В кадре появилась Елена Захарова, которая продолжила рассказ: — Душевного заболевания у него не было. Я, конечно, не психиатр и не невропатолог, и не могу ставить этих диагнозов, но был атеросклероз, был паркинсонизм и было ситуативно обусловленное отношение к жизненной ситуации. Его поместили в этот интернат не добром...
В кадре появился пансионат. Мне удалось найти медсестру, которая принимала Шаламова. Милая женщина, кроткая и сострадательная, она очень смущалась. Мне стыдно, что ее имя не сохранилось на пленке. Но можно видеть ее светлое лицо.
— Я помню Шаламова, когда он поступил к нам в интернат. Это было давно уже, я точно даты не могу сказать. Он поступил к нам из дому. Его привезла, по-моему, жена. Я теперь уже не могу конкретно сказать. И кто-то из Союза писателей, женщина молодая. Привезли его к нам в очень неухоженном состоянии. На нем было черное пальто. Очень пыльное, грязное. Он был весь обросший, немытый. Его, конечно, обработали. Был у нас несколько дней в карантинном отделении, недели две. Потом его перевели во Второе отделение на 3-й этаж. В двухместной комнате он у нас жил. Поселили его сначала с соседом, но он был очень... таким... Трудно было понять, что он хочет сказать, потому что речь у него была нарушена. Было такое заболевание... Уже прогрессирующее... И здесь он не мог ни с кем жить. Пришлось нам его перевести из этой палаты с соседом в другую палату. Потому что он своими движениями мог перевернуть тумбочку... Не мог никогда на белье спать, потому что он его так всегда комкал. Потому что у него были такие непроизвольные движения. Он даже не пользовался приборами и компот пил, и суп прямо из миски. Во всяком случае, то, что он такой неопрятный... вот это у меня в памяти стоит — такое пальто черное, как будто все пыльное такое. Такое впечатление, как бомж сейчас поступает, так и он...

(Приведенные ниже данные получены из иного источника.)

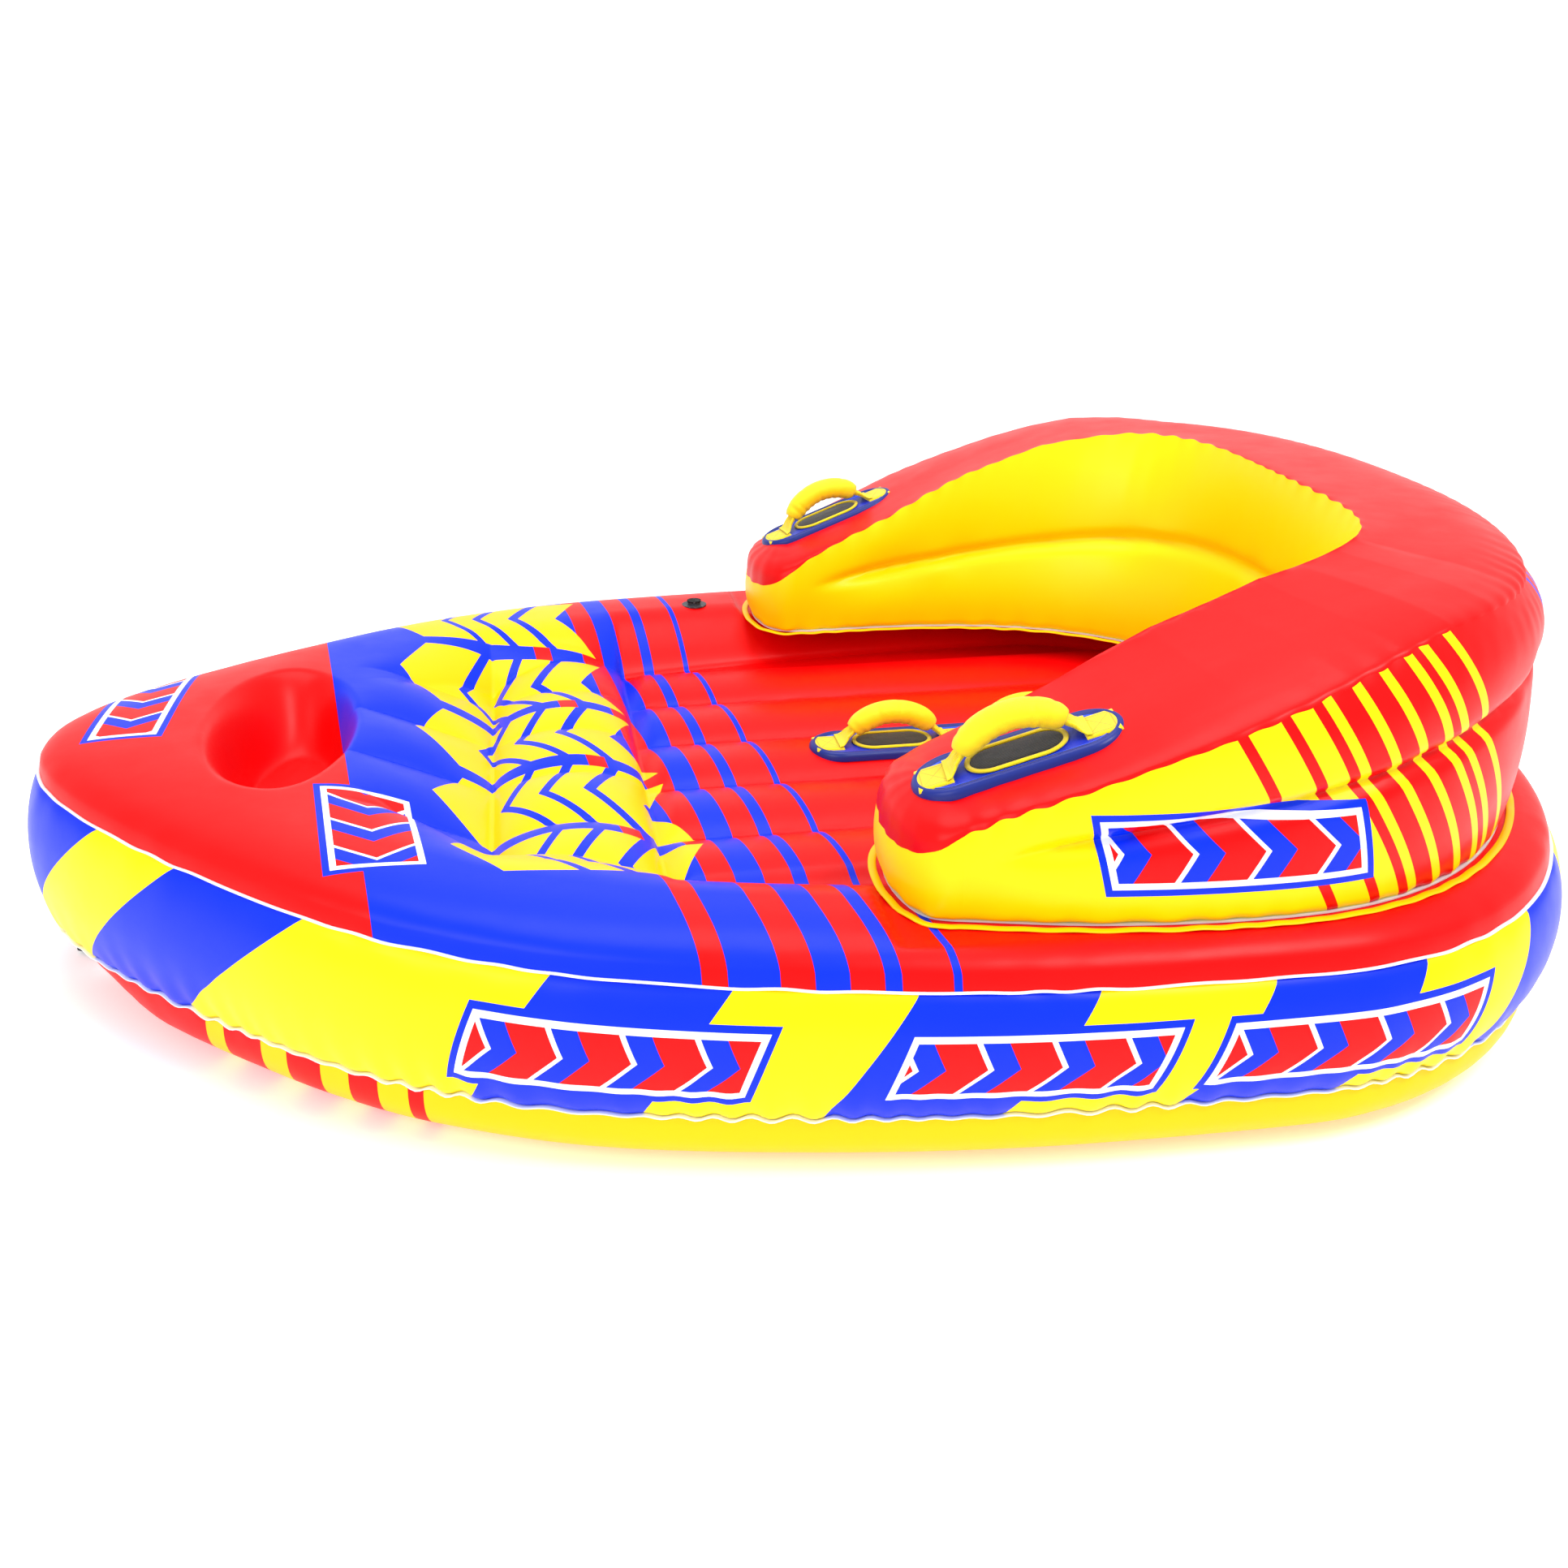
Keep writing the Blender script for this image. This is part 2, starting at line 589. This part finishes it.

— И никаких признаков того, что перед вами стоит великий русский писатель?
— Нет-нет-нет. Об этом даже речи не могло быть...
— Он понимал, что он пришел сюда по доброй воле?
— Нет. Он не понимал, что он пришел в интернат, нет. Ему безразлично было, где он находится в этот момент...
Это правда, но не вся правда. Его нашли друзья в этом страшном «Доме», и навещали до последнего дня. Слава тоже нашла его там: Пен-клуб Франции присудил В. Шаламову премию за его прозу. Иностранные корреспонденты, расквартированные в Москве, ринулись на поиски героя. И нашли его в гадюшнике, пропахшем мочой и преисподней.
— Никакое КГБ за ним не следило, — с презрением сказал мне директор в наколках. — Да кому он был нужен, чтоб следить за ним? Я сам позвонил в КГБ и попросил, чтоб меня оградили от этих посетителей. Главное, что не понравилось ему в визитерах, что они — все! — были «лица еврейской национальности». Если он еще жив — передаю ему мое глубочайшее сочувствие.